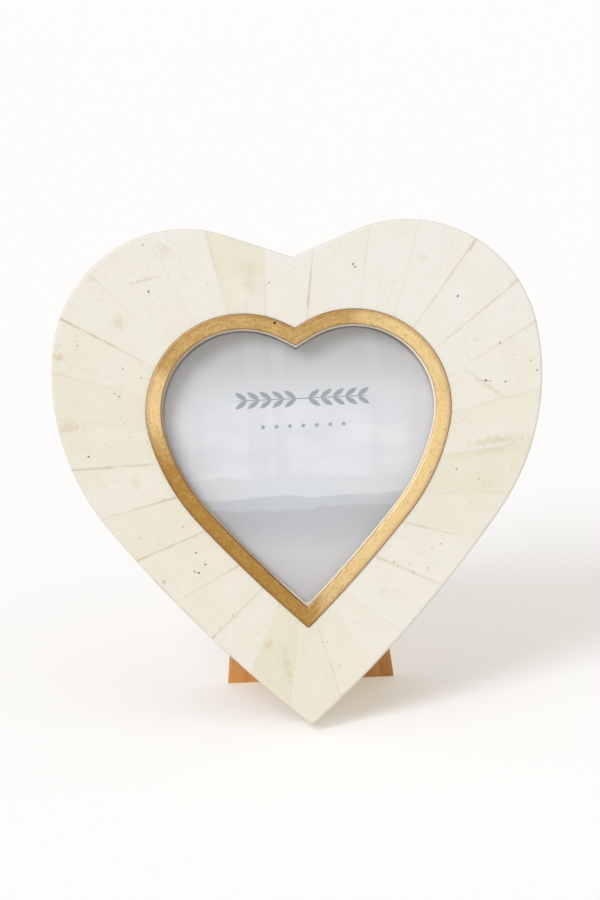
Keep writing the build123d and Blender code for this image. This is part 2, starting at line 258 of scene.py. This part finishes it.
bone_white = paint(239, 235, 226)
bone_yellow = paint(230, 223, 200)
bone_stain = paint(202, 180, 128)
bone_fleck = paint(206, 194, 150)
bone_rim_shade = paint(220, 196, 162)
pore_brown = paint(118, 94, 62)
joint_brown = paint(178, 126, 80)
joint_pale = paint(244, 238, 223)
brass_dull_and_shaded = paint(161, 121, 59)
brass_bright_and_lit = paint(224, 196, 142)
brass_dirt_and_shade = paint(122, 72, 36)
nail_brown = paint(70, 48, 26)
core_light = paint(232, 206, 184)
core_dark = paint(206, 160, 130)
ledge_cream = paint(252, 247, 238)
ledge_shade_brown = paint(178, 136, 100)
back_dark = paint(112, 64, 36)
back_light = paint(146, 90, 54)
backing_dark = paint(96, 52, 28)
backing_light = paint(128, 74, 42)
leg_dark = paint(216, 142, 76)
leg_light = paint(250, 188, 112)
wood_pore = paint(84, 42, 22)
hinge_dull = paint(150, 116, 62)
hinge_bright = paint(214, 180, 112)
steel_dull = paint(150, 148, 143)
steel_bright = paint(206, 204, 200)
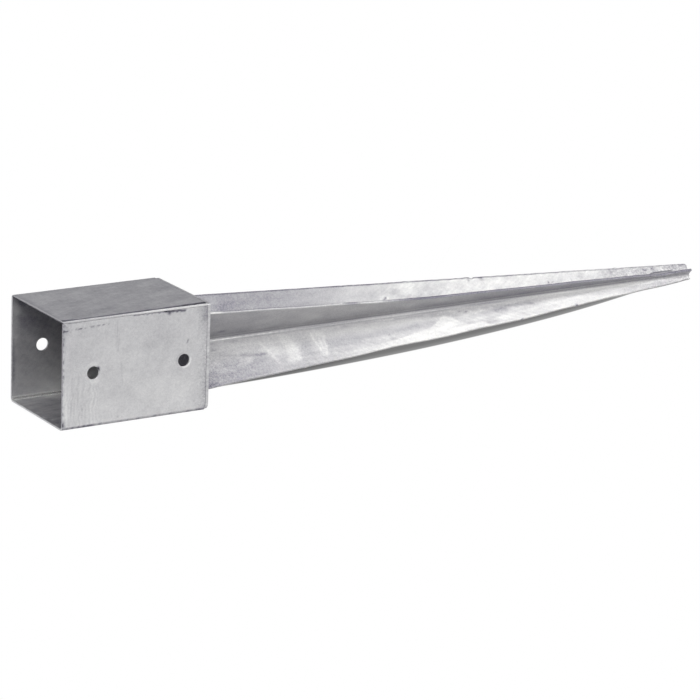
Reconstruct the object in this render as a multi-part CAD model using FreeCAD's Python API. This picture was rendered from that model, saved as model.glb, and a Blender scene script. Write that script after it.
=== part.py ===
════
• WHAT NEEDS TO BE DONE:
Copy every line of the listing that contains the word "this".

• IN RESPONSE:
Keep writing the build123d and Blender code for this image. This is part 2, starting at line 258 of scene.py. This part finishes it.
Reconstruct the object in this render as a multi-part CAD model using FreeCAD's Python API. This picture was rendered from that model, saved as model.glb, and a Blender scene script. Write that script after it.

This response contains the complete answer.